GIVEN REQUEST: Consider the listing below. Extract exactly the lines from the line containing "cubic_mm_per_litre = 1e6" to the line containing "bpy.context.scene.collection.objects.link(empty)", both included.

INFORMATION SHOWN:
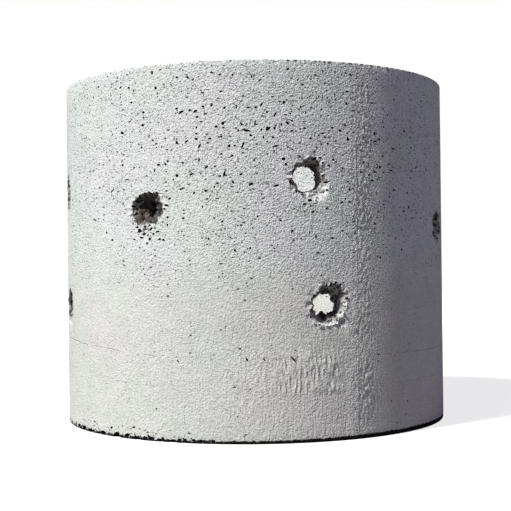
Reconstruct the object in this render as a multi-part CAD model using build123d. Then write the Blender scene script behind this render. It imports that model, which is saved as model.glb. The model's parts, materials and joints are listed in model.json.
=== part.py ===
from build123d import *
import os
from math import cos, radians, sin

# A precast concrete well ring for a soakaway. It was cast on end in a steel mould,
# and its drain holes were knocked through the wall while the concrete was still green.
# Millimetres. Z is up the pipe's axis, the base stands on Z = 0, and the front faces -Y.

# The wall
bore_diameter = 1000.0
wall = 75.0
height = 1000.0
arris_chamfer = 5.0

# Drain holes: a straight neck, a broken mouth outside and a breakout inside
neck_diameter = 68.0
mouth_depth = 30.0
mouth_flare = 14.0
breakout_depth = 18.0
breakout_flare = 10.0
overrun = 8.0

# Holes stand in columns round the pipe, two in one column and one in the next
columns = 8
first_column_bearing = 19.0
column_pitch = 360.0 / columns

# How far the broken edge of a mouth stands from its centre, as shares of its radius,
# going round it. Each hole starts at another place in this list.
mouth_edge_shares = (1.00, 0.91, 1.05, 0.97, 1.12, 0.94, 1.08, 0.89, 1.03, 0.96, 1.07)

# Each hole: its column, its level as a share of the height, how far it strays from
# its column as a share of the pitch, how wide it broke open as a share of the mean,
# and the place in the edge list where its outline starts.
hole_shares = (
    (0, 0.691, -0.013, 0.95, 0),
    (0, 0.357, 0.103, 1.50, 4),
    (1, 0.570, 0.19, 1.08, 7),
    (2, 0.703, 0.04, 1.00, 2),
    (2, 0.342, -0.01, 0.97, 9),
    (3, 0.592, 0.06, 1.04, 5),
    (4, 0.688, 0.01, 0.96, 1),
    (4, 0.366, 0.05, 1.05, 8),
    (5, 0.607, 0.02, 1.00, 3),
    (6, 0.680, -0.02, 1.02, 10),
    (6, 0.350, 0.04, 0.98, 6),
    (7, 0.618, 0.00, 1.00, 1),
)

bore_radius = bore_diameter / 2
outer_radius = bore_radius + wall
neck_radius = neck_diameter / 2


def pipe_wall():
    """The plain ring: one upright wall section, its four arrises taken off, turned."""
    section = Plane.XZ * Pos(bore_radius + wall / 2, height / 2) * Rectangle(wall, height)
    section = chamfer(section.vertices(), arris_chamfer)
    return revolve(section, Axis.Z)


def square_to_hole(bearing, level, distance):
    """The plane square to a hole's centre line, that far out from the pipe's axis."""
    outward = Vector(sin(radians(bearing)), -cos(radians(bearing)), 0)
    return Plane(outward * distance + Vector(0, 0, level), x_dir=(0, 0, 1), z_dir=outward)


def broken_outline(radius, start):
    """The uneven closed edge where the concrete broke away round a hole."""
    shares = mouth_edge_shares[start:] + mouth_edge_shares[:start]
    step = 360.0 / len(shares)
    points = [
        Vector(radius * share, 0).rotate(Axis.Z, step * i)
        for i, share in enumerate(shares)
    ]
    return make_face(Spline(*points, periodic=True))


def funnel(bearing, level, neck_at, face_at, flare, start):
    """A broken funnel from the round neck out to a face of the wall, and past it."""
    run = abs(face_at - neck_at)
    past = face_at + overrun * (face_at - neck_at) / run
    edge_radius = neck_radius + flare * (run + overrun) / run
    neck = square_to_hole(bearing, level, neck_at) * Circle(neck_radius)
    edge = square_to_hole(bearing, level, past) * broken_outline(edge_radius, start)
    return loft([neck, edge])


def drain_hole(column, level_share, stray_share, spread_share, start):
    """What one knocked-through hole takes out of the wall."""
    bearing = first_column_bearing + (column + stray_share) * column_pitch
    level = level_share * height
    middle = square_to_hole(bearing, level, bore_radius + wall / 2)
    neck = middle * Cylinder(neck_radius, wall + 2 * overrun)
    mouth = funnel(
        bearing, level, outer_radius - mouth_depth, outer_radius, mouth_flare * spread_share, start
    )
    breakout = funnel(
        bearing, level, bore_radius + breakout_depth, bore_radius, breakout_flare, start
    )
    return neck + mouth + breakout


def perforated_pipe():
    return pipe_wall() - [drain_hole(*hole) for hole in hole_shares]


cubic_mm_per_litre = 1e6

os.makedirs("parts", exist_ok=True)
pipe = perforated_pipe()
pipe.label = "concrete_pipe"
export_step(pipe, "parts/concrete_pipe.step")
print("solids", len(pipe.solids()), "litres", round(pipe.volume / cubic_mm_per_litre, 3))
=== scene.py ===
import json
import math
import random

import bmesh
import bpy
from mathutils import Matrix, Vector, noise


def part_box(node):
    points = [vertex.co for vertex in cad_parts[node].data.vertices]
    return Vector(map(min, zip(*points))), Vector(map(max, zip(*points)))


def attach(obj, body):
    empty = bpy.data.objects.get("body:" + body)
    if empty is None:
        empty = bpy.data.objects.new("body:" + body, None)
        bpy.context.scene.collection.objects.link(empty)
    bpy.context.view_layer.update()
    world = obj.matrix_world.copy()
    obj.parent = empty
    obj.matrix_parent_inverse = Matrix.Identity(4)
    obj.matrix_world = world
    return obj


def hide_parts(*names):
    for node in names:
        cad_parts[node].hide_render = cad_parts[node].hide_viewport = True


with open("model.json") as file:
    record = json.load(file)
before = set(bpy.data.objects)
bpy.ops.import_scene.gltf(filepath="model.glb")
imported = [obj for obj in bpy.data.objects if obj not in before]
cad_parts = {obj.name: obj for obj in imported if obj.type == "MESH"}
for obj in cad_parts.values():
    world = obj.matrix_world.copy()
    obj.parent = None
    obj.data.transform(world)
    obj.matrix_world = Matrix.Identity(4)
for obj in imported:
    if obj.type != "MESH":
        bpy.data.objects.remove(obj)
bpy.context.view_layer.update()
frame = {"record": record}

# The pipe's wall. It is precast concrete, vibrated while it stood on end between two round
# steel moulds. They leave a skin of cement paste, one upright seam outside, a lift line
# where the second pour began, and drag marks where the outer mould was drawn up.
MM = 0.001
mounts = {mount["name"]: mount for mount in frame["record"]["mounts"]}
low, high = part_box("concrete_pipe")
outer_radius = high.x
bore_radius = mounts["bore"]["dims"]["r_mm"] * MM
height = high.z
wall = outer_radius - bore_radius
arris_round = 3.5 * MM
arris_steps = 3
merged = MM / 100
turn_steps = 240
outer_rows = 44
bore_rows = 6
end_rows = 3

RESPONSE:
cubic_mm_per_litre = 1e6

os.makedirs("parts", exist_ok=True)
pipe = perforated_pipe()
pipe.label = "concrete_pipe"
export_step(pipe, "parts/concrete_pipe.step")
print("solids", len(pipe.solids()), "litres", round(pipe.volume / cubic_mm_per_litre, 3))
=== scene.py ===
import json
import math
import random

import bmesh
import bpy
from mathutils import Matrix, Vector, noise


def part_box(node):
    points = [vertex.co for vertex in cad_parts[node].data.vertices]
    return Vector(map(min, zip(*points))), Vector(map(max, zip(*points)))


def attach(obj, body):
    empty = bpy.data.objects.get("body:" + body)
    if empty is None:
        empty = bpy.data.objects.new("body:" + body, None)
        bpy.context.scene.collection.objects.link(empty)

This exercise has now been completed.